**Problem description**
Copy out every line exactly as given.

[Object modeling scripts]
▬▬▬▬▬▬

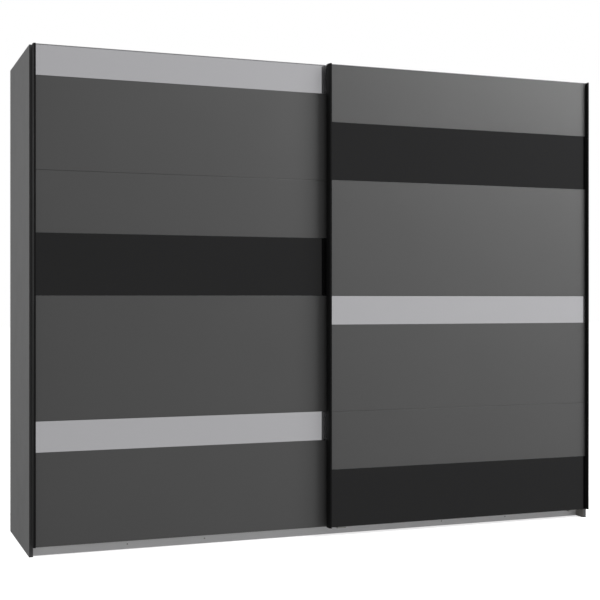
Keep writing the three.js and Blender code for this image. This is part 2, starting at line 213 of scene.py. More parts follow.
def spread(tree, value, low, high, to_low=0.0, to_high=1.0):
    """Stretches the values between low and high to another range, and clips the rest."""
    node = tree.nodes.new("ShaderNodeMapRange")
    node.inputs["From Min"].default_value = low
    node.inputs["From Max"].default_value = high
    node.inputs["To Min"].default_value = to_low
    node.inputs["To Max"].default_value = to_high
    tree.links.new(value, node.inputs["Value"])
    return node.outputs["Result"]


def maths(tree, operation, a, b):
    node = tree.nodes.new("ShaderNodeMath")
    node.operation = operation
    for socket, value in zip(node.inputs, (a, b)):
        if isinstance(value, (int, float)):
            socket.default_value = value
        else:
            tree.links.new(value, socket)
    return node.outputs["Value"]


def mixed(tree, share, first, second):
    node = tree.nodes.new("ShaderNodeMix")
    node.data_type = "RGBA"
    tree.links.new(share, node.inputs["Factor"])
    for label, value in (("A", first), ("B", second)):
        socket = [s for s in node.inputs if s.name == label and s.type == "RGBA"][0]
        if isinstance(value, tuple):
            socket.default_value = value
        else:
            tree.links.new(value, socket)
    return [s for s in node.outputs if s.type == "RGBA"][0]


def melamine_face():
    """Printed melamine paper pressed on chipboard: clouded print, fine pores, a satin skin."""
    inputs = [("Face", COLOUR, (0.1, 0.1, 0.1, 1)), ("Pore", COLOUR, (0.05, 0.05, 0.05, 1)),
              ("Grain", VECTOR, (1, 1, 1)), ("Satin", NUMBER, 0.4)]
    tree, given, place = new_group("melamine_face", inputs)
    clouds = spread(tree, noise(tree, place, 2.3, 2.0), 0.3, 0.7)
    pores = noise(tree, stretched(tree, place, given["Grain"]), 620.0, 2.0)
    pore_mask = spread(tree, pores, 0.60, 0.72)
    print_mask = maths(tree, "MULTIPLY", clouds, 0.10)
    share = maths(tree, "ADD", maths(tree, "MULTIPLY", pore_mask, 0.45), print_mask)
    colour = mixed(tree, share, given["Face"], given["Pore"])
    handled = spread(tree, noise(tree, place, 5.5, 4.0), 0.42, 0.75, 0.0, 0.05)
    satin = maths(tree, "ADD", given["Satin"], handled)
    satin = maths(tree, "ADD", satin, maths(tree, "MULTIPLY", pore_mask, 0.12))
    relief = maths(tree, "SUBTRACT", spread(tree, pores, 0.3, 0.6), pore_mask)
    return put_out(tree, colour, satin, relief)


MELAMINE = melamine_face()


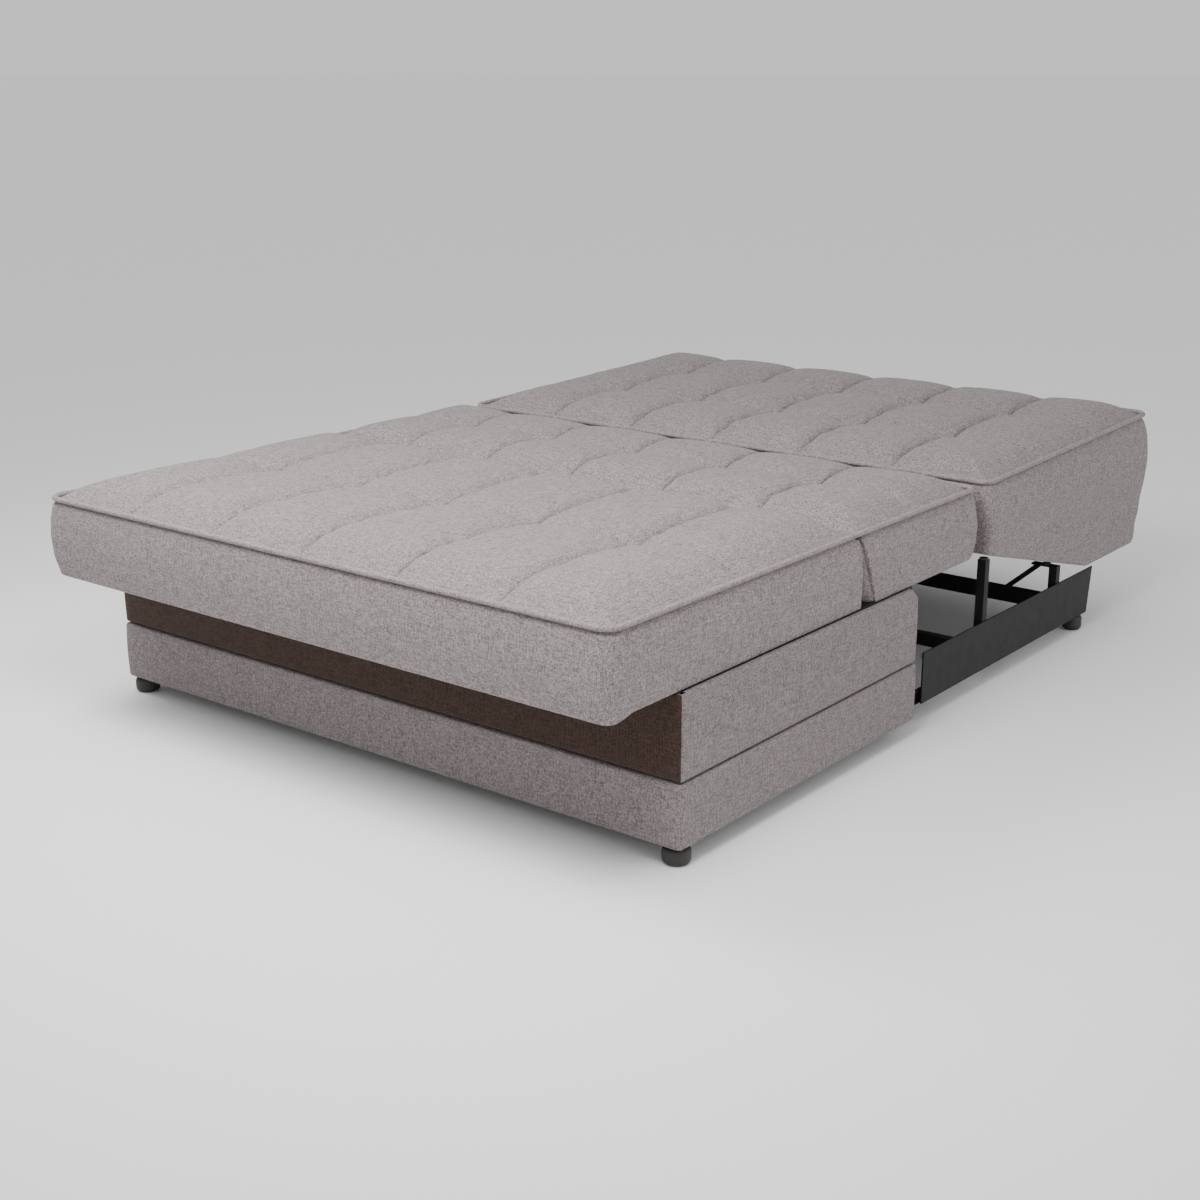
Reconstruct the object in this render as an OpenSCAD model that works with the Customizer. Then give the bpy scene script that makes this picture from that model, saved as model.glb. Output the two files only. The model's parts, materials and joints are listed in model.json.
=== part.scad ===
// Three-panel fold-out sofa bed, drawn flat as a bed.
// The front panel is the seat, the middle panel folds up into a backrest, and the wedge-shaped
// rear panel folds down behind it while a steel support frame slides in under the base.
// +X is right, +Y runs from the front of the bed to its rear, +Z is up.

/* [Bed] */
// Overall length of the flat bed
bed_len = 2032; // [1990:1:2060]
// How far the seat hangs over the front of the base
overhang = 163; // [140:1:180]
// Width of the cushions
cushion_w = 1346; // [1330:1:1360]
// Thickness of the seat and middle panels at their piping
panel_h = 137; // [125:1:145]
// Diameter of the piping cord
piping_d = 10; // [6:1:12]
// Height of the crown of the cushions above their edges
crown_h = 18; // [10:1:25]

/* [Base] */
// Width of the base
base_w = 1370; // [1360:1:1400]
// Depth of the base
base_d = 749; // [740:1:760]
// Height of the front feet
foot_h = 33; // [30:1:35]
// Height of the top of the lower band
lower_top = 144; // [142:1:146]
// Height of the top of the upper band
upper_top = 292; // [286:1:293]
// Shadow gap between the two bands
band_gap = 3; // [2:1:5]
// Thickness of the upholstered front boards
front_t = 20; // [16:1:22]
// Thickness of the lower side boards
side_t = 14; // [12:1:16]

/* [Support frame] */
// Height of the underside of the side rails
rail_z = 38; // [36:1:40]
// Height of the side rail plates
rail_h = 103; // [90:1:105]
// Thickness of the side rail plates
rail_t = 3; // [2:1:4]
// Width of the square steel tubes
tube = 25; // [20:1:25]
// Width of the square posts that carry the rear panel
post = 18; // [16:1:20]
// Wall of the square steel tubes
tube_wall = 1.5; // [1.2:0.1:2]

/* [Hidden] */
$fn = 48;

// Every y below counts from the front face of the base; place() moves it into the bed's frame.
base_y = -bed_len / 2 + overhang;

// Pivot of the middle panel on the seat, and of the rear panel on the middle panel
fold_y = 548;
fold_z = 420;
rear_pivot_y = 1060;
rear_pivot_z = 262;

// Base
half_base = base_w / 2;
inner_x = half_base - side_t;
upper_z = lower_top + band_gap;
upper_half = half_base - 2;
upper_front_y = 3;
upper_round = 14;
top_frame_h = 20;
top_frame_z = upper_top + 4 - top_frame_h;
block = 30;
plate_t = 3;
foot_d = 48;

// Runners: three nested channels on each side, from the base outwards to the rail
runner_z = 52;
runner_len = 660;
runner_y = 60;
runner_outer_y = [front_t, 730];
runner_wall = 1.5;
runner_h = [30, 26, 22];
runner_depth = 12.5;
slide_travel = 798;

// Cushions
panel_z = upper_top + 4;
edge_z = panel_z + panel_h - 5;
crown_z = edge_z + crown_h;
half_cushion = cushion_w / 2;
piping_inset = piping_d / 2 - 0.2;
pocket_half = 655;
frame_top = panel_z + tube;
slat_t = 8;
pocket_top = frame_top + slat_t + 2;
seat_front = -overhang;
rear_end = bed_len - overhang;

// Rear wedge
wedge_front = 1036;
wedge_pipe_end = 1848;
wedge_rise = 20;
wedge_tilt = atan(wedge_rise / (wedge_pipe_end - wedge_front));
wedge_low = 155;
slope_start = [1069, 281];
slope_end = [1548, wedge_low];
wedge_frame_z = 300;
board_t = 12;
bottom_t = 4;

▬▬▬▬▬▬

**Task result**
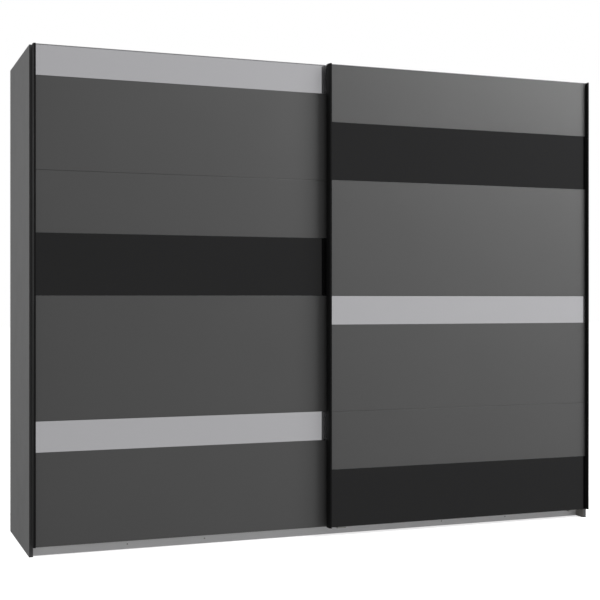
Keep writing the three.js and Blender code for this image. This is part 2, starting at line 213 of scene.py. More parts follow.
def spread(tree, value, low, high, to_low=0.0, to_high=1.0):
    """Stretches the values between low and high to another range, and clips the rest."""
    node = tree.nodes.new("ShaderNodeMapRange")
    node.inputs["From Min"].default_value = low
    node.inputs["From Max"].default_value = high
    node.inputs["To Min"].default_value = to_low
    node.inputs["To Max"].default_value = to_high
    tree.links.new(value, node.inputs["Value"])
    return node.outputs["Result"]


def maths(tree, operation, a, b):
    node = tree.nodes.new("ShaderNodeMath")
    node.operation = operation
    for socket, value in zip(node.inputs, (a, b)):
        if isinstance(value, (int, float)):
            socket.default_value = value
        else:
            tree.links.new(value, socket)
    return node.outputs["Value"]


def mixed(tree, share, first, second):
    node = tree.nodes.new("ShaderNodeMix")
    node.data_type = "RGBA"
    tree.links.new(share, node.inputs["Factor"])
    for label, value in (("A", first), ("B", second)):
        socket = [s for s in node.inputs if s.name == label and s.type == "RGBA"][0]
        if isinstance(value, tuple):
            socket.default_value = value
        else:
            tree.links.new(value, socket)
    return [s for s in node.outputs if s.type == "RGBA"][0]


def melamine_face():
    """Printed melamine paper pressed on chipboard: clouded print, fine pores, a satin skin."""
    inputs = [("Face", COLOUR, (0.1, 0.1, 0.1, 1)), ("Pore", COLOUR, (0.05, 0.05, 0.05, 1)),
              ("Grain", VECTOR, (1, 1, 1)), ("Satin", NUMBER, 0.4)]
    tree, given, place = new_group("melamine_face", inputs)
    clouds = spread(tree, noise(tree, place, 2.3, 2.0), 0.3, 0.7)
    pores = noise(tree, stretched(tree, place, given["Grain"]), 620.0, 2.0)
    pore_mask = spread(tree, pores, 0.60, 0.72)
    print_mask = maths(tree, "MULTIPLY", clouds, 0.10)
    share = maths(tree, "ADD", maths(tree, "MULTIPLY", pore_mask, 0.45), print_mask)
    colour = mixed(tree, share, given["Face"], given["Pore"])
    handled = spread(tree, noise(tree, place, 5.5, 4.0), 0.42, 0.75, 0.0, 0.05)
    satin = maths(tree, "ADD", given["Satin"], handled)
    satin = maths(tree, "ADD", satin, maths(tree, "MULTIPLY", pore_mask, 0.12))
    relief = maths(tree, "SUBTRACT", spread(tree, pores, 0.3, 0.6), pore_mask)
    return put_out(tree, colour, satin, relief)


MELAMINE = melamine_face()


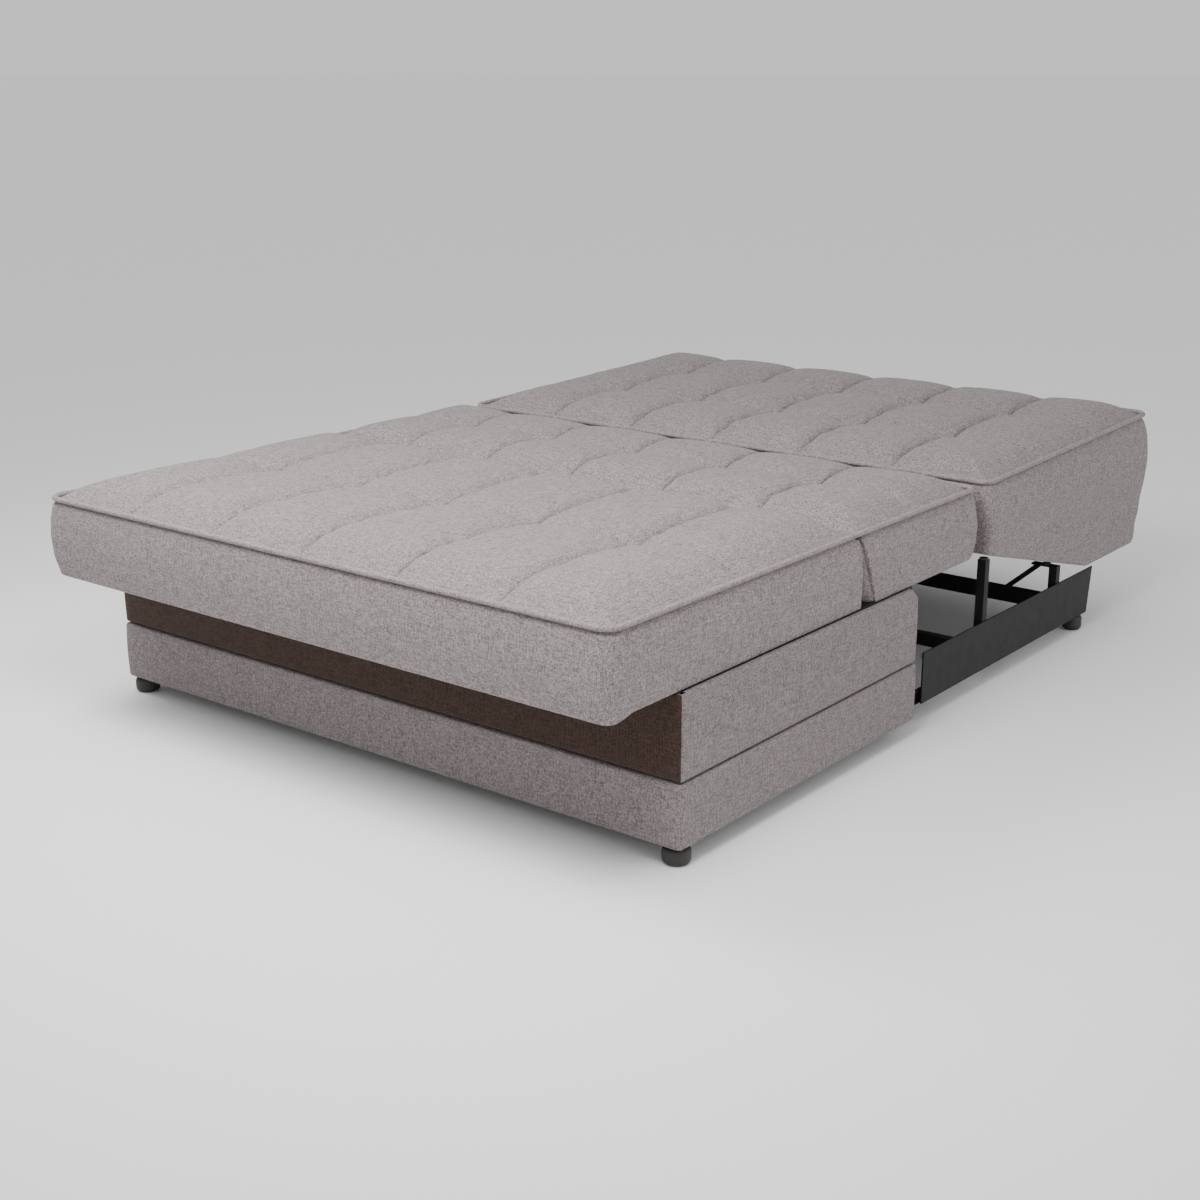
Reconstruct the object in this render as an OpenSCAD model that works with the Customizer. Then give the bpy scene script that makes this picture from that model, saved as model.glb. Output the two files only. The model's parts, materials and joints are listed in model.json.
=== part.scad ===
// Three-panel fold-out sofa bed, drawn flat as a bed.
// The front panel is the seat, the middle panel folds up into a backrest, and the wedge-shaped
// rear panel folds down behind it while a steel support frame slides in under the base.
// +X is right, +Y runs from the front of the bed to its rear, +Z is up.

/* [Bed] */
// Overall length of the flat bed
bed_len = 2032; // [1990:1:2060]
// How far the seat hangs over the front of the base
overhang = 163; // [140:1:180]
// Width of the cushions
cushion_w = 1346; // [1330:1:1360]
// Thickness of the seat and middle panels at their piping
panel_h = 137; // [125:1:145]
// Diameter of the piping cord
piping_d = 10; // [6:1:12]
// Height of the crown of the cushions above their edges
crown_h = 18; // [10:1:25]

/* [Base] */
// Width of the base
base_w = 1370; // [1360:1:1400]
// Depth of the base
base_d = 749; // [740:1:760]
// Height of the front feet
foot_h = 33; // [30:1:35]
// Height of the top of the lower band
lower_top = 144; // [142:1:146]
// Height of the top of the upper band
upper_top = 292; // [286:1:293]
// Shadow gap between the two bands
band_gap = 3; // [2:1:5]
// Thickness of the upholstered front boards
front_t = 20; // [16:1:22]
// Thickness of the lower side boards
side_t = 14; // [12:1:16]

/* [Support frame] */
// Height of the underside of the side rails
rail_z = 38; // [36:1:40]
// Height of the side rail plates
rail_h = 103; // [90:1:105]
// Thickness of the side rail plates
rail_t = 3; // [2:1:4]
// Width of the square steel tubes
tube = 25; // [20:1:25]
// Width of the square posts that carry the rear panel
post = 18; // [16:1:20]
// Wall of the square steel tubes
tube_wall = 1.5; // [1.2:0.1:2]

/* [Hidden] */
$fn = 48;

// Every y below counts from the front face of the base; place() moves it into the bed's frame.
base_y = -bed_len / 2 + overhang;

// Pivot of the middle panel on the seat, and of the rear panel on the middle panel
fold_y = 548;
fold_z = 420;
rear_pivot_y = 1060;
rear_pivot_z = 262;

// Base
half_base = base_w / 2;
inner_x = half_base - side_t;
upper_z = lower_top + band_gap;
upper_half = half_base - 2;
upper_front_y = 3;
upper_round = 14;
top_frame_h = 20;
top_frame_z = upper_top + 4 - top_frame_h;
block = 30;
plate_t = 3;
foot_d = 48;

// Runners: three nested channels on each side, from the base outwards to the rail
runner_z = 52;
runner_len = 660;
runner_y = 60;
runner_outer_y = [front_t, 730];
runner_wall = 1.5;
runner_h = [30, 26, 22];
runner_depth = 12.5;
slide_travel = 798;

// Cushions
panel_z = upper_top + 4;
edge_z = panel_z + panel_h - 5;
crown_z = edge_z + crown_h;
half_cushion = cushion_w / 2;
piping_inset = piping_d / 2 - 0.2;
pocket_half = 655;
frame_top = panel_z + tube;
slat_t = 8;
pocket_top = frame_top + slat_t + 2;
seat_front = -overhang;
rear_end = bed_len - overhang;

// Rear wedge
wedge_front = 1036;
wedge_pipe_end = 1848;
wedge_rise = 20;
wedge_tilt = atan(wedge_rise / (wedge_pipe_end - wedge_front));
wedge_low = 155;
slope_start = [1069, 281];
slope_end = [1548, wedge_low];
wedge_frame_z = 300;
board_t = 12;
bottom_t = 4;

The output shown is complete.